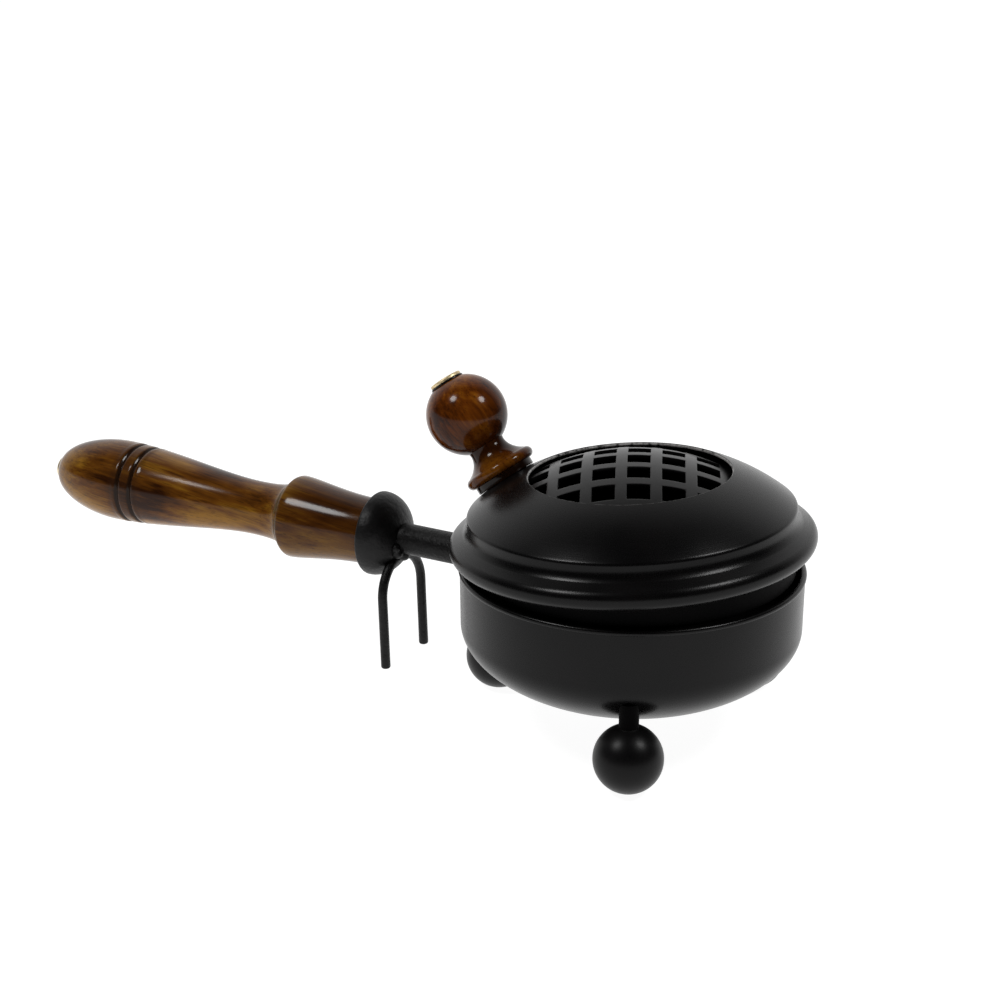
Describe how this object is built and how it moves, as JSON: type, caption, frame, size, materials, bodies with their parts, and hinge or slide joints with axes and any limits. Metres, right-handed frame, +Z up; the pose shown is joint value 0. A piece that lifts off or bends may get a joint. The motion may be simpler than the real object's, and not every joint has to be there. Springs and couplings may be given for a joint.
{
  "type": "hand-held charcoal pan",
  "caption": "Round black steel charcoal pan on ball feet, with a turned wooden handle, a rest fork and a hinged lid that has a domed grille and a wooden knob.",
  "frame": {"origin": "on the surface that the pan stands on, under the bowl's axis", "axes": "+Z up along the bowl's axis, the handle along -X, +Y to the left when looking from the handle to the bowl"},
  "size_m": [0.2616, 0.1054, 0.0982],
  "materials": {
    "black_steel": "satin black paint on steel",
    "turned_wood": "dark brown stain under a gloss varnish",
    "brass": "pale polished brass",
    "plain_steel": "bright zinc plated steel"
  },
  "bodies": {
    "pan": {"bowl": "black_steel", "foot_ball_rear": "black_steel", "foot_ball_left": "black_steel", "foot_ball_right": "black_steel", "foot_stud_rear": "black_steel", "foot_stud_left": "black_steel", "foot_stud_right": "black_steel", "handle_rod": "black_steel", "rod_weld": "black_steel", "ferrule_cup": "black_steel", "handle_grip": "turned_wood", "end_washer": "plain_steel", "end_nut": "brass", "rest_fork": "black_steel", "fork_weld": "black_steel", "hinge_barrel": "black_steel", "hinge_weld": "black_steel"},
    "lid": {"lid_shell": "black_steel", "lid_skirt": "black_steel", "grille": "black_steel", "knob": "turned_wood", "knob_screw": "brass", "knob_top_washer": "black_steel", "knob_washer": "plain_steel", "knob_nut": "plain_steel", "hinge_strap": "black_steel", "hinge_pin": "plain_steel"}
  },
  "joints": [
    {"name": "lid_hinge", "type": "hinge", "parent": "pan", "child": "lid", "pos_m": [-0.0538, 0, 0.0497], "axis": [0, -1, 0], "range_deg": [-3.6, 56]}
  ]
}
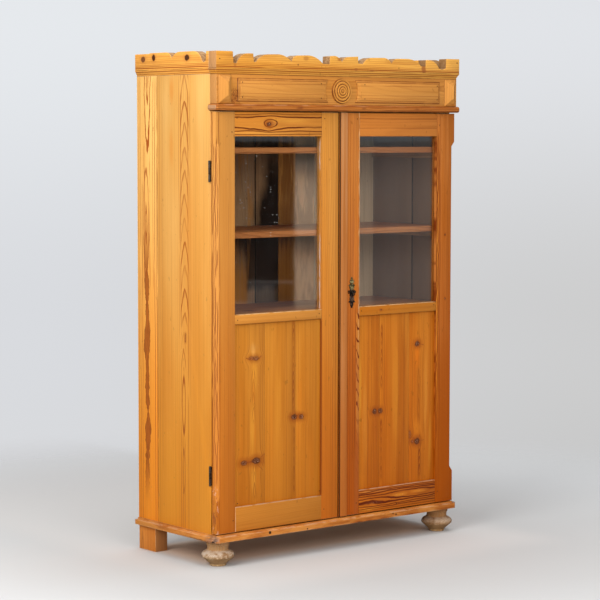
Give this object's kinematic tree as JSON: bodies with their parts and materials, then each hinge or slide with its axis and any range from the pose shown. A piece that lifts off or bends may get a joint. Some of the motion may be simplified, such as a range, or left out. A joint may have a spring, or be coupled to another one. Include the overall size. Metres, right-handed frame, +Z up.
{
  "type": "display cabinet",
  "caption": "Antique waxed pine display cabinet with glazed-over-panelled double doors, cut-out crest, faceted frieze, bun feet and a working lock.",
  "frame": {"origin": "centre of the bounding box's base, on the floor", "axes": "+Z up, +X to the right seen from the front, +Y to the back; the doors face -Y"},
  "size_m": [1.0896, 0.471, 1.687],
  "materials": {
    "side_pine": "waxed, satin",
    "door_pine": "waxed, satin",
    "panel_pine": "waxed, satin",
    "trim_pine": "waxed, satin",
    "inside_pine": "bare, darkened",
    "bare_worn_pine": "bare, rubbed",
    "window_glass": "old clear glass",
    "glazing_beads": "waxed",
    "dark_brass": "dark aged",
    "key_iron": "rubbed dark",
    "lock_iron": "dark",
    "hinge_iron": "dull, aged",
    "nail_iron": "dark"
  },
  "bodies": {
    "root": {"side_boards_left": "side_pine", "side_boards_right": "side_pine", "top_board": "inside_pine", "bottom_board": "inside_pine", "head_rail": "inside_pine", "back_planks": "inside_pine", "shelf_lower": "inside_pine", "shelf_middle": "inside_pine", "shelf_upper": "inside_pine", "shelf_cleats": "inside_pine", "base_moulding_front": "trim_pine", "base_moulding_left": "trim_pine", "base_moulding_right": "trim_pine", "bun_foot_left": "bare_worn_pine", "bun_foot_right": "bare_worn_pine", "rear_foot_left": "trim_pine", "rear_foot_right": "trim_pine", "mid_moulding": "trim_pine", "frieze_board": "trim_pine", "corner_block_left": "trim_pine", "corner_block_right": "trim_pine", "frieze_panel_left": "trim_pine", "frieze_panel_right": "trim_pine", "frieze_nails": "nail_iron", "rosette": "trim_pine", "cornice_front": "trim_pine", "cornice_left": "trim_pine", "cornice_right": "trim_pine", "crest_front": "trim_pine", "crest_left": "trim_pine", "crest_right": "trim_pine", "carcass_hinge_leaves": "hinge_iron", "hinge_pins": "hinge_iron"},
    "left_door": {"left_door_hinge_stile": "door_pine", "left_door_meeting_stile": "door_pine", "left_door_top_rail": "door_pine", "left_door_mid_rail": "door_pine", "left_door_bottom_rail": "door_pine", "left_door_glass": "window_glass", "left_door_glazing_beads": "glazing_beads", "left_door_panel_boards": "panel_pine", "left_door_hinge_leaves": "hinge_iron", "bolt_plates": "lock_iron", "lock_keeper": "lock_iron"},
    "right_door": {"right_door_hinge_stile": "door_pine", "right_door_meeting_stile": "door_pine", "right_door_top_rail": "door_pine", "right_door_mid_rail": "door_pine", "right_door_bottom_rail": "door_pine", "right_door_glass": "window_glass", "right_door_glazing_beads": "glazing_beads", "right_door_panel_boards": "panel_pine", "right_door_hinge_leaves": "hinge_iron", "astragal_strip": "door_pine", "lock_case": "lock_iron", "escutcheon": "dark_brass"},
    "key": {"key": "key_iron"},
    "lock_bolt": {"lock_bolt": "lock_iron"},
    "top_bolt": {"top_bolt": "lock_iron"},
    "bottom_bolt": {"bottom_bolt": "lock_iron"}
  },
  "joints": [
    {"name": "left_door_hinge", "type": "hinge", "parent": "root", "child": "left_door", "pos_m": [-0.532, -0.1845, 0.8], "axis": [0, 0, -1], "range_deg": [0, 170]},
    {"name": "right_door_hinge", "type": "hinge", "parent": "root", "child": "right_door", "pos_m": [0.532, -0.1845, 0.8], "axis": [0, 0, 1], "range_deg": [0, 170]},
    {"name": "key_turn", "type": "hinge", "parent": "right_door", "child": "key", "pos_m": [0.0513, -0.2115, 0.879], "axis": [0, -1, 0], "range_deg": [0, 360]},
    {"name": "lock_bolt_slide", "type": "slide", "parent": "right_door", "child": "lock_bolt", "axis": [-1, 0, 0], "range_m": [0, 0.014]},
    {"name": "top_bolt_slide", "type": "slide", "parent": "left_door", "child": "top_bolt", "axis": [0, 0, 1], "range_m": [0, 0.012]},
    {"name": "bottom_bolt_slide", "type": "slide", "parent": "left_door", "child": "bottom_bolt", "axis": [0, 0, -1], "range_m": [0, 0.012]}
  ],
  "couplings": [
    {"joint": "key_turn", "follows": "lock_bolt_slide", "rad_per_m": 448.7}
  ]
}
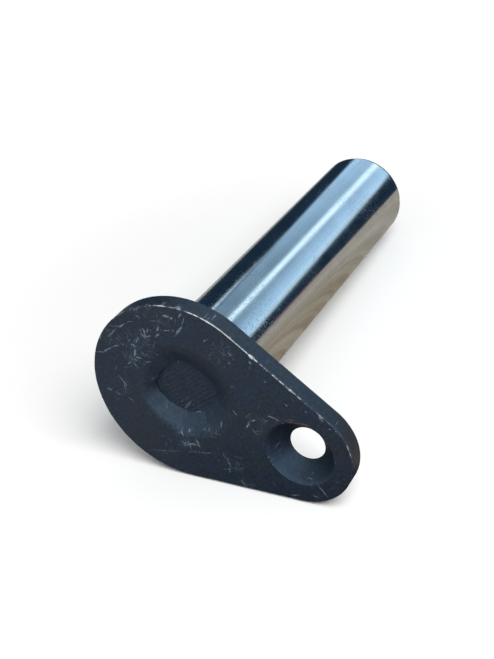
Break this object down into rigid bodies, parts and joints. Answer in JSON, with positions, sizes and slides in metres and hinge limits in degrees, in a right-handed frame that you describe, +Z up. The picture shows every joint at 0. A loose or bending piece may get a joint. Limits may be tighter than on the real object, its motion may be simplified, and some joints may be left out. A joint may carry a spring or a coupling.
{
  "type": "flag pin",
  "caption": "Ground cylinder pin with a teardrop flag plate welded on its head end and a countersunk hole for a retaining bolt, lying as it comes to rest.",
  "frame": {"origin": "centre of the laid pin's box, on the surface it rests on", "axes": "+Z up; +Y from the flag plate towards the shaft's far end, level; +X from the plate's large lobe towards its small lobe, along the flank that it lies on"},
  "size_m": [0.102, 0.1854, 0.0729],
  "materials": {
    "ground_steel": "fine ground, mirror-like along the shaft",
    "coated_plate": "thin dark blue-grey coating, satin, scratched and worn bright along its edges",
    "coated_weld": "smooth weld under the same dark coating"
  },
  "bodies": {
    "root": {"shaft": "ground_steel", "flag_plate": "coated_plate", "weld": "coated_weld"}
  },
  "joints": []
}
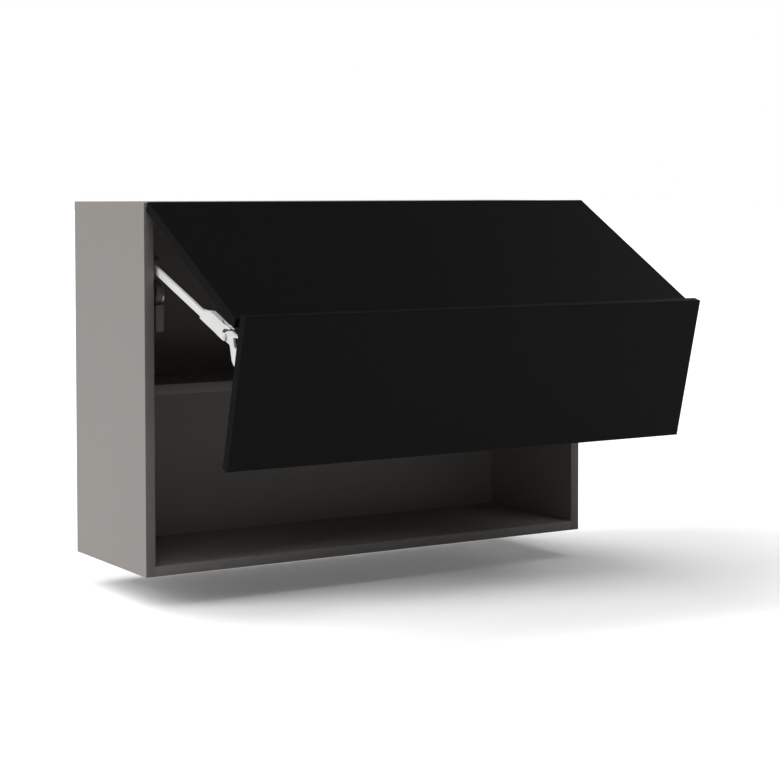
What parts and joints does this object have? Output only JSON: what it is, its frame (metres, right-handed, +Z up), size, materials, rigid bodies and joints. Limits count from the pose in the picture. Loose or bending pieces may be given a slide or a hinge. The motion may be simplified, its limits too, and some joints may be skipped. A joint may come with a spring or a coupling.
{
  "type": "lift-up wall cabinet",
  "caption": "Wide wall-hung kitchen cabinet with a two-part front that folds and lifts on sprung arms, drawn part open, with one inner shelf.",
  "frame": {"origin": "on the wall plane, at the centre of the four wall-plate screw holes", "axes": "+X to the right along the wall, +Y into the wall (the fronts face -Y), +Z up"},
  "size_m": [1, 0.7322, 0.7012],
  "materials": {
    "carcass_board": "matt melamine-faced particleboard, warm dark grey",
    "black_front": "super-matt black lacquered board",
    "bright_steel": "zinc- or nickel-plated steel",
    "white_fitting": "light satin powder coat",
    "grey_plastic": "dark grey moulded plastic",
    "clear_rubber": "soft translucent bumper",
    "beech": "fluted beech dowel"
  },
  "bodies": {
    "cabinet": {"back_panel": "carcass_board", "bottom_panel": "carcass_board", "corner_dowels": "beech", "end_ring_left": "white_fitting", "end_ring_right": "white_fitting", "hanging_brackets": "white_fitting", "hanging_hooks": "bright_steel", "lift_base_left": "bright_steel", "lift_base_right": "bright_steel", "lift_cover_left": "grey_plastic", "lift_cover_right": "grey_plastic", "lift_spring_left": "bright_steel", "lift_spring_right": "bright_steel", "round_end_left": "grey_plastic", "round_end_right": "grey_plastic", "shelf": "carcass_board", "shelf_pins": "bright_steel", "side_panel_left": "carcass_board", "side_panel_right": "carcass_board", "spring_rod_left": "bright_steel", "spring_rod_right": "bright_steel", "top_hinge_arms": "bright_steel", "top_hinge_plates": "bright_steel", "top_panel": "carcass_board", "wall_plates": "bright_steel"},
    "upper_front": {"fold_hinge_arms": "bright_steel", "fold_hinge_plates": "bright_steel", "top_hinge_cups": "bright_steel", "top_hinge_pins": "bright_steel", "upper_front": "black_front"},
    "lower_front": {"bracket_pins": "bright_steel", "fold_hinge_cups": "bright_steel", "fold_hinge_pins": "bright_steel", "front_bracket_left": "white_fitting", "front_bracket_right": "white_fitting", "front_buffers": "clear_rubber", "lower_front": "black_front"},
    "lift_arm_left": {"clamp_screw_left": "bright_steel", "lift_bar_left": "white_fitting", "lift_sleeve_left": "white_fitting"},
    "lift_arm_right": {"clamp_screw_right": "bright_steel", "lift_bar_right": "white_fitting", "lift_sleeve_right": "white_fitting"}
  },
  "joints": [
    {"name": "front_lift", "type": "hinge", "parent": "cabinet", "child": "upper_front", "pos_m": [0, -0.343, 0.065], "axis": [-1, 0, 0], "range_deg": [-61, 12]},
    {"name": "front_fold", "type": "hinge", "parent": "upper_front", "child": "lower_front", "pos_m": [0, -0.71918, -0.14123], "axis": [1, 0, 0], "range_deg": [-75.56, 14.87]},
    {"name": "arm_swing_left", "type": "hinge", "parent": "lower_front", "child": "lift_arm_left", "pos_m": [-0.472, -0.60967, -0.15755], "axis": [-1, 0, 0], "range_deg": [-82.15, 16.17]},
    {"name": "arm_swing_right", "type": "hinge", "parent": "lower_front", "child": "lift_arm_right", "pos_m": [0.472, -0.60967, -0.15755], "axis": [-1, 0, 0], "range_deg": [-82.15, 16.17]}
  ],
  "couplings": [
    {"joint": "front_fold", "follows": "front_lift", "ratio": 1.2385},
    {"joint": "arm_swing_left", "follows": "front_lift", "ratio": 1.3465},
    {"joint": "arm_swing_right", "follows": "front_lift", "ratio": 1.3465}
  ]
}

## WHAT YOU ARE ASKED TO DO
Using the records above, list each line that includes "into".

## RESULT
Break this object down into rigid bodies, parts and joints. Answer in JSON, with positions, sizes and slides in metres and hinge limits in degrees, in a right-handed frame that you describe, +Z up. The picture shows every joint at 0. A loose or bending piece may get a joint. Limits may be tighter than on the real object, its motion may be simplified, and some joints may be left out. A joint may carry a spring or a coupling.
  "frame": {"origin": "on the wall plane, at the centre of the four wall-plate screw holes", "axes": "+X to the right along the wall, +Y into the wall (the fronts face -Y), +Z up"},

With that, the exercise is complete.